The finest reach on the river in 2nd Yosemite is at the head first below the rapids.

The noblest sugar pines lean to each other over the swift white churning water, mingling with grand firs whose level fronded boughs wave always to the pulses of thin life giving streams.

The bouldery banks on either sides are flowered to rich garden softness with boundless wealth of Azaleas & dogwoods that at the same time enrich the gnarled fallen logs, and fringe the bulging insteps of the trees.

The Azaleas are rather past prime (July 27th) 1873 So are the gilias that throng in countless [hostas] the [warm] sunny flats of the north side.

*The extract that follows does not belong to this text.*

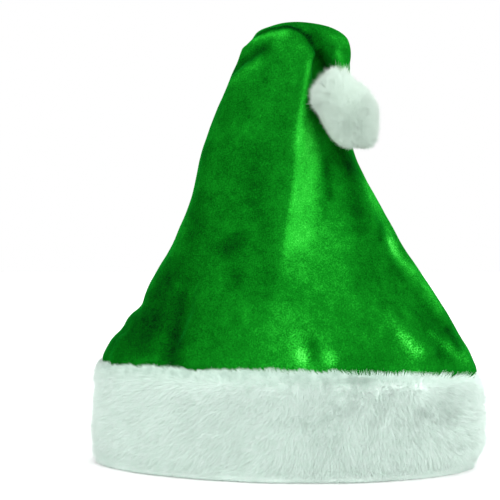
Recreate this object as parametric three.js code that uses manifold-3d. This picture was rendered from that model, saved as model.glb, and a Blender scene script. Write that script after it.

Eriogonums are glorious now, so are the Madias and all those [shady under & inter] grove gardens where moisture & shade abounds. The grasses are going to seed and next years cones on the p. contorta are a quarter of an inch long, (already too prickly to be called flowers). A month ago they were crimson flowers. Today I observed a young p. contorta not thicker than my finger abundantly clustered with staminate flowers - (11.)

The best general view of 2nd Yosemite is from the flat topped portion of the South wall

19 11 & 12

opposite the [cone of] Starr King Dome. From there not only its rocks, but the greater portion of its groves & meadows can be seen, splendid combinations.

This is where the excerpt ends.